On that note, this fabled Dream Team of developers was used to generate hype for Chrono Trigger in the press prior to its release, and while hype should always be taken with a massive bucket of salt, this title actually lived up to it. This dream team was composed of Akira Toriyama, Nobuo Uematsu, Yuji Horii, Kazuhiko Aoki and Hironobu Sakaguchi. That’s not to say there weren’t other noteworthy talents that worked on Chrono Trigger such as composer Yasunori Mitsuda and director Yoshinori Kitase. As music fans know super groups don’t always live up to the collective talents of their members, but this super group happened to deliver one of the greatest games ever made. One of the features they implemented was a tweak on the traditional turn-based battle system used in JRPGs. Techs are special attacks and spells available to all characters, but certain pairings open up double techs or triple techs, where two or three characters will do a single action, such as lighting Crono’s sword on fire or adding a flare attack to the giant frog attack. This gave players reason to experiment with different party configurations, just to see what attacks end up working the best.

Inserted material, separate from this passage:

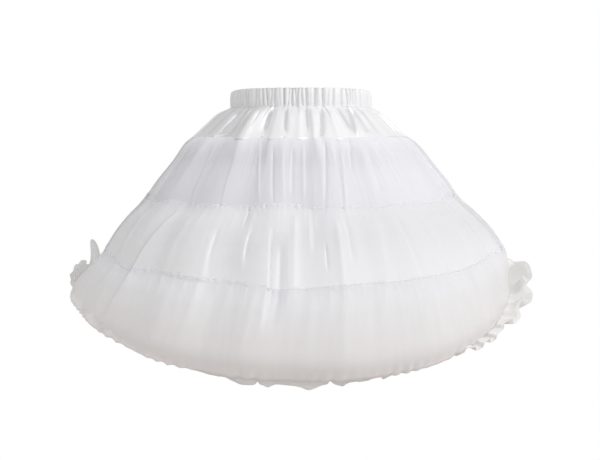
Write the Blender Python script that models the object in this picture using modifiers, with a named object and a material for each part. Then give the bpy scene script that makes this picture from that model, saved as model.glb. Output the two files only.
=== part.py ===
"""A white tiered tutu petticoat, filled out as on a wearer and open at the waist and the hem.

Metres, +Z up. The origin is the middle of the waist, half way up the elastic waistband. The front
looks along -Y and the skirt's own right and left sides lie along -X and +X. Every piece is one
wall of cloth, drawn through level rings: a ring is an oval with its own height at the front, its
own height at the sides and its own depth of fold. Angles are counted from +X towards +Y.
"""

import math
from collections import namedtuple

import bmesh
import bpy
from mathutils import Vector

# Cloth
ORGANZA_WALL = 0.0012
SATIN_WALL = 0.0012
BAND_WALL = 0.0030
FRILL_WALL = 0.0013
SEAM_GAP = 0.0003

# Waistband: an elastic in a ruched casing
BAND_HEIGHT = 0.027
BAND_GATHERS = 36
BAND_GATHER_DEPTH = 0.0007

# Columns of points round the skirt and round the frill
COLUMNS = 72
FRILL_COLUMNS = 2 * COLUMNS

# Folds: how many go round, and the ripples that make their spacing and their depth uneven
Ripple = namedtuple("Ripple", "size times_round phase")
Folds = namedtuple("Folds", "count drift depth")

SKIRT_FOLDS = Folds(
    count=18,
    drift=(Ripple(0.55, 2, 0.6), Ripple(0.35, 5, 2.1)),
    depth=Ripple(0.28, 3, 1.1),
)
FRILL_FLUTES = Folds(
    count=48,
    drift=(Ripple(0.50, 4, 0.0),),
    depth=Ripple(0.25, 7, 0.8),
)

# Laps at the seams, measured along the cloth
YOKE_LAP = 0.004
HEADING = 0.006
HEADING_STAND = 0.0012

# The sides of the lower rings are lifted, and the lift fades towards the front and the back
SIDE_LIFT_POWER = 2.2

# The long folds where a tier laps over itself: one at the front left, one at the back right
LAP_FOLDS = (math.radians(225.0), math.radians(45.0))
LAP_FOLD_FRONT = math.radians(70.0)
LAP_FOLD_BEHIND = math.radians(25.0)
LAP_FOLD_DIP = 0.4

# The frill's flutes: how far they swing at its edge, at the front and at the sides
FLUTE_FRONT = 0.0025
FLUTE_SIDE = 0.0060

# Near the right side the frill turns up round the flounce
TURN_UP_POWER = 12

Section = namedtuple(
    "Section",
    "half_width half_depth front_height side_height fold lap_fold turned_up to_the_right",
    defaults=(0.0, 0.0, 0.0, 0.0),
)

BAND = (
    Section(0.1050, 0.0838, +BAND_HEIGHT / 2, +BAND_HEIGHT / 2),
    Section(0.1055, 0.0842, -BAND_HEIGHT / 2, -BAND_HEIGHT / 2),
)

YOKE = (
    Section(0.1062, 0.0845, -0.0150, -0.0150, 0.0008),
    Section(0.1180, 0.0960, -0.0185, -0.0185, 0.0026),
    Section(0.1440, 0.1190, -0.0390, -0.0390, 0.0045),
    Section(0.1690, 0.1405, -0.0610, -0.0610, 0.0034),
)

TIER_1 = (
    Section(0.2000, 0.1690, -0.0990, -0.0970, 0.0048),
    Section(0.2235, 0.1900, -0.1290, -0.1260, 0.0060),
    Section(0.2395, 0.2055, -0.1540, -0.1500, 0.0060),
)

TIER_2 = (
    Section(0.2630, 0.2260, -0.1780, -0.1720, 0.0080, 0.0050),
    Section(0.2860, 0.2480, -0.2120, -0.1990, 0.0100, 0.0110),
    Section(0.3030, 0.2670, -0.2480, -0.2260, 0.0100, 0.0130),
)

TIER_3 = (
    Section(0.3160, 0.2870, -0.2720, -0.2420, 0.0085, 0.0090, to_the_right=-0.0030),
    Section(0.3280, 0.3030, -0.3060, -0.2610, 0.0070, 0.0050, to_the_right=-0.0085),
    Section(0.3360, 0.3070, -0.3340, -0.2780, 0.0050, 0.0020, to_the_right=-0.0125),
    Section(0.3370, 0.3000, -0.3520, -0.2870, 0.0035, 0.0005, to_the_right=-0.0145),
)

UNDERSKIRT = (
    Section(0.1880, 0.1570, -0.1000, -0.0980, 0.0010),
    Section(0.2260, 0.1920, -0.1560, -0.1520, 0.0012),
    Section(0.2730, 0.2320, -0.2330, -0.2120, 0.0014),
    Section(0.3020, 0.2640, -0.3110, -0.2770, 0.0010),
)

FRILL = (
    Section(0.3170, 0.2760, -0.3380, -0.2950),
    Section(0.3320, 0.2830, -0.3545, -0.2980, turned_up=0.0090, to_the_right=0.0030),
    Section(0.3420, 0.2880, -0.3640, -0.2940, turned_up=0.0230, to_the_right=0.0070),
)

Finish = namedtuple("Finish", "name colour roughness")

BAND_SATIN = Finish("band_satin", (0.86, 0.86, 0.86), 0.45)
YOKE_SATIN = Finish("yoke_satin", (0.90, 0.90, 0.91), 0.40)
ORGANZA = Finish("organza", (0.84, 0.85, 0.86), 0.60)
SOFT_TULLE = Finish("soft_tulle", (0.82, 0.82, 0.82), 0.85)
LINING = Finish("lining", (0.80, 0.80, 0.81), 0.50)
CRISP_TULLE = Finish("crisp_tulle", (0.78, 0.78, 0.77), 0.70)


def rippled(ripple, angle):
    """A slow ripple round the skirt at this angle."""
    return ripple.size * math.sin(ripple.times_round * angle + ripple.phase)


def fold_wave(folds, angle):
    """A set of folds, from -1 in a hollow to 1 on a crest, uneven in spacing and depth."""
    drift = sum(rippled(ripple, angle) for ripple in folds.drift)
    depth = 1.0 - folds.depth.size + rippled(folds.depth, angle)
    return depth * math.cos(folds.count * angle + drift)


def lap_wave(angle):
    """The long folds: cloth that stands proud from the fold's edge on, and dips just behind it."""
    swell = 0.0
    for edge in LAP_FOLDS:
        past = (angle - edge + math.pi) % math.tau - math.pi
        if 0.0 <= past < LAP_FOLD_FRONT:
            swell += 1.0 - past / LAP_FOLD_FRONT
        elif -LAP_FOLD_BEHIND < past < 0.0:
            swell -= LAP_FOLD_DIP * (1.0 + past / LAP_FOLD_BEHIND)
    return swell


def outward(section, angle):
    """The level direction that leaves the section's oval at this angle."""
    along = math.cos(angle) / section.half_width
    across = math.sin(angle) / section.half_depth
    return Vector((along, across, 0.0)).normalized()


def side_share(angle):
    """How far this angle counts as the side: 1 at the two sides, 0 at the front and the back."""
    return abs(math.cos(angle)) ** SIDE_LIFT_POWER


def ring(section, columns=COLUMNS):
    """The points of one section, its folds included."""
    points = []
    for column in range(columns):
        angle = math.tau * column / columns
        rise = section.side_height - section.front_height
        height = section.front_height + rise * side_share(angle)
        height += section.turned_up * max(math.cos(angle), 0.0) ** TURN_UP_POWER
        across = section.half_width * math.cos(angle) + section.to_the_right
        forward = section.half_depth * math.sin(angle)
        swell = section.fold * fold_wave(SKIRT_FOLDS, angle) + section.lap_fold * lap_wave(angle)
        points.append(Vector((across, forward, height)) + outward(section, angle) * swell)
    return points


def normals(rings, row):
    """The outward normals of the cloth through these rings, at one of them."""
    above = rings[max(row - 1, 0)]
    below = rings[min(row + 1, len(rings) - 1)]
    here = rings[row]
    count = len(here)
    found = []
    for column in range(count):
        around = here[(column + 1) % count] - here[column - 1]
        down = below[column] - above[column]
        found.append(down.cross(around).normalized())
    return found


def moved_out(points, directions, distance):
    """The points, each moved this far along its direction."""
    return [point + direction * distance for point, direction in zip(points, directions)]


def along_the_cloth(upper, lower, distance):
    """The points of the cloth this far above the lower ring, towards the upper one."""
    return [low + (high - low).normalized() * distance for high, low in zip(upper, lower)]


def material(finish):
    """A Principled material of this finish."""
    made = bpy.data.materials.new(finish.name)
    made.use_nodes = True
    shader = made.node_tree.nodes["Principled BSDF"]
    shader.inputs["Base Color"].default_value = (*finish.colour, 1.0)
    shader.inputs["Roughness"].default_value = finish.roughness
    shader.inputs["Metallic"].default_value = 0.0
    return made


def spun_tube(columns, rows):
    """A tube of unit radius, one unit high for each row of faces, with its top ring at zero."""
    shape = bmesh.new()
    line = [shape.verts.new((1.0, 0.0, -float(row))) for row in range(rows + 1)]
    edges = [shape.edges.new(pair) for pair in zip(line, line[1:])]
    bmesh.ops.spin(
        shape,
        geom=line + edges,
        cent=(0.0, 0.0, 0.0),
        axis=(0.0, 0.0, 1.0),
        angle=math.tau,
        steps=columns,
        use_merge=True,
    )
    bmesh.ops.recalc_face_normals(shape, faces=shape.faces)
    if sum(face.normal.dot(face.calc_center_median() * Vector((1, 1, 0))) for face in shape.faces) < 0:
        bmesh.ops.reverse_faces(shape, faces=shape.faces)
    return shape


def cloth(collection, name, rings, wall, finish):
    """One piece of cloth: a tube through the rings, which are its inner side, and its wall outside."""
    columns = len(rings[0])
    shape = spun_tube(columns, len(rings) - 1)
    for vert in shape.verts:
        column = round(math.atan2(vert.co.y, vert.co.x) * columns / math.tau) % columns
        vert.co = rings[round(-vert.co.z)][column]
    bmesh.ops.triangulate(shape, faces=shape.faces, quad_method="SHORT_EDGE")
    mesh = bpy.data.meshes.new(name)
    shape.to_mesh(mesh)
    shape.free()
    mesh.materials.append(material(finish))
    piece = bpy.data.objects.new(name, mesh)
    collection.objects.link(piece)
    thickness = piece.modifiers.new("wall", "SOLIDIFY")
    thickness.thickness = wall
    thickness.offset = 1.0
    thickness.use_even_offset = False
    return piece


def band_rings():
    """The waistband's rings: a crest and a hollow by turns, one pair for each gather."""
    rings = []
    for section in BAND:
        points = ring(section)
        for column, point in enumerate(points):
            angle = math.tau * column / COLUMNS
            swing = BAND_GATHER_DEPTH * math.cos(BAND_GATHERS * angle)
            points[column] = point + outward(section, angle) * swing
        rings.append(points)
    return rings


def tier_1_rings(yoke):
    """The first tier starts inside the yoke's loose lower edge, which laps over it."""
    edge = len(yoke) - 1
    under_edge = along_the_cloth(yoke[edge - 1], yoke[edge], YOKE_LAP)
    top = moved_out(under_edge, normals(yoke, edge), -(ORGANZA_WALL + SEAM_GAP))
    return [top] + [ring(section) for section in TIER_1]


def headed_rings(above, sections, wall_above):
    """A tier gathered on to the lower edge of the one above, with its heading standing over it."""
    edge = len(above) - 1
    facing = normals(above, edge)
    free_edge = along_the_cloth(above[edge - 1], above[edge], HEADING)
    heading = moved_out(free_edge, facing, wall_above + SEAM_GAP + HEADING_STAND)
    stitched = moved_out(above[edge], facing, wall_above + SEAM_GAP)
    return [heading, stitched] + [ring(section) for section in sections]


def underskirt_rings(tier_1):
    """The underskirt is caught in the yoke's seam, inside the first tier."""
    top = moved_out(tier_1[0], normals(tier_1, 0), -(SATIN_WALL + SEAM_GAP))
    return [top] + [ring(section) for section in UNDERSKIRT]


def with_midpoints(points):
    """The same ring with a point added half way along each side."""
    doubled = []
    for column, point in enumerate(points):
        following = points[(column + 1) % len(points)]
        doubled += [point, (point + following) / 2]
    return doubled


def frill_rings(underskirt):
    """The hem frill, sewn round the underskirt's edge, with flutes that grow towards its own edge."""
    edge = len(underskirt) - 1
    stitched = moved_out(underskirt[edge], normals(underskirt, edge), SATIN_WALL + SEAM_GAP)
    plain = [with_midpoints(stitched)] + [ring(section, FRILL_COLUMNS) for section in FRILL]
    fluted = [plain[0]]
    for row in range(1, len(plain)):
        share = row / (len(plain) - 1)
        facing = normals(plain, row)
        points = []
        for column, point in enumerate(plain[row]):
            angle = math.tau * column / FRILL_COLUMNS
            swing = FLUTE_FRONT + (FLUTE_SIDE - FLUTE_FRONT) * side_share(angle)
            flute = swing * fold_wave(FRILL_FLUTES, angle) * share
            points.append(point + facing[column] * flute)
        fluted.append(points)
    return fluted


def main():
    """Clears the scene and builds the skirt's pieces, from the waist down."""
    for old in list(bpy.data.objects):
        bpy.data.objects.remove(old, do_unlink=True)
    skirt = bpy.data.collections.new("tutu_petticoat_skirt")
    bpy.context.scene.collection.children.link(skirt)

    yoke = [ring(section) for section in YOKE]
    tier_1 = tier_1_rings(yoke)
    tier_2 = headed_rings(tier_1, TIER_2, ORGANZA_WALL)
    tier_3 = headed_rings(tier_2, TIER_3, ORGANZA_WALL)
    underskirt = underskirt_rings(tier_1)

    cloth(skirt, "waistband", band_rings(), BAND_WALL, BAND_SATIN)
    cloth(skirt, "yoke", yoke, SATIN_WALL, YOKE_SATIN)
    cloth(skirt, "tier_1", tier_1, ORGANZA_WALL, ORGANZA)
    cloth(skirt, "tier_2", tier_2, ORGANZA_WALL, ORGANZA)
    cloth(skirt, "tier_3", tier_3, ORGANZA_WALL, SOFT_TULLE)
    cloth(skirt, "underskirt", underskirt, SATIN_WALL, LINING)
    cloth(skirt, "hem_frill", frill_rings(underskirt), FRILL_WALL, CRISP_TULLE)


main()
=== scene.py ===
"""A white tiered tutu petticoat, filled out as on a wearer: its cloth, seams, folds and finishes.

Metres, +Z up, with the middle of the waist at the origin. The front looks along -Y. Angles are
counted in degrees from +X towards +Y, so the middle of the front is at 270 degrees and the left
of the picture at 180. Each piece of cloth is rolled into a plain tube round the waist's axis and then
shaped by its own rings, gathers and folds, on the form of the solid that it replaces.
"""

import logging
import math
from dataclasses import astuple, dataclass, replace
from enum import Enum

import bmesh
import bpy
import numpy as np
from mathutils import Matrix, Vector


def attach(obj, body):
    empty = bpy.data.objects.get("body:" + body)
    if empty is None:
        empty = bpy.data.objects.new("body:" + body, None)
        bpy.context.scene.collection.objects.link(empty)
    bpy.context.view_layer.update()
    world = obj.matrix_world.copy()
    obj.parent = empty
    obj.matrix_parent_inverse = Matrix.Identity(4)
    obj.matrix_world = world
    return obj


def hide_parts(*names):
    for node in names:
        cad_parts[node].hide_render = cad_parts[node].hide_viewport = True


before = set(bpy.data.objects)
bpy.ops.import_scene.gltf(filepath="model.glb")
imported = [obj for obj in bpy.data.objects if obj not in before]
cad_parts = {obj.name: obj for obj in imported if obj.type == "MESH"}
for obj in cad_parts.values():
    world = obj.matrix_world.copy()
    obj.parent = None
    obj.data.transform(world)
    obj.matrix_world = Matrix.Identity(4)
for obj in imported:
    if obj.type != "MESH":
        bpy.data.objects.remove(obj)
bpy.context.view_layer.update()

LOG = logging.getLogger("petticoat")
TURN = math.tau

# The solids' walls are this thick, and the cloth lies in their middle.
CAD_WALL = 0.0012

# A tier's heading: its height above the stitches, and how far it stands outside the tier above.
HEADING = 0.007
HEADING_OUT = 0.0007

# How the skirt's rings rise towards the sides, and turn up at the right.
SIDE_LIFT_POWER = 2.2
TURN_UP_POWER = 12

# A sharp crease falls off from its middle this fast, and is blunt by this much.
SHARP_TOP = 0.25
SHARP_FALL = 1.7
SHARP_TIP = 0.0216

# Shares of a crease's length in which it rises and dies away.
EASE_IN = 0.22
EASE_OUT = 0.35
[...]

The DS version of Chrono Trigger is based off of the original SNES game and not the PlayStation port with abysmally slow load times though the anime cutscenes that were added with the Sony port were included in the handheld version. Some added features to the DS were a newly-translated script, optional post game dungeons, a monster-fighting arena and the implementation of the second screen where one screen covers the menus and the other handles the gameplay. There’s also the option to play the game with touchscreen controls, but most of these extra features don’t do a whole lot to enhance the game aside from clutter control on the small screen. But honestly this isn’t a game that needs enhancing and the only advantage the original SNES game has over the handheld is screen size.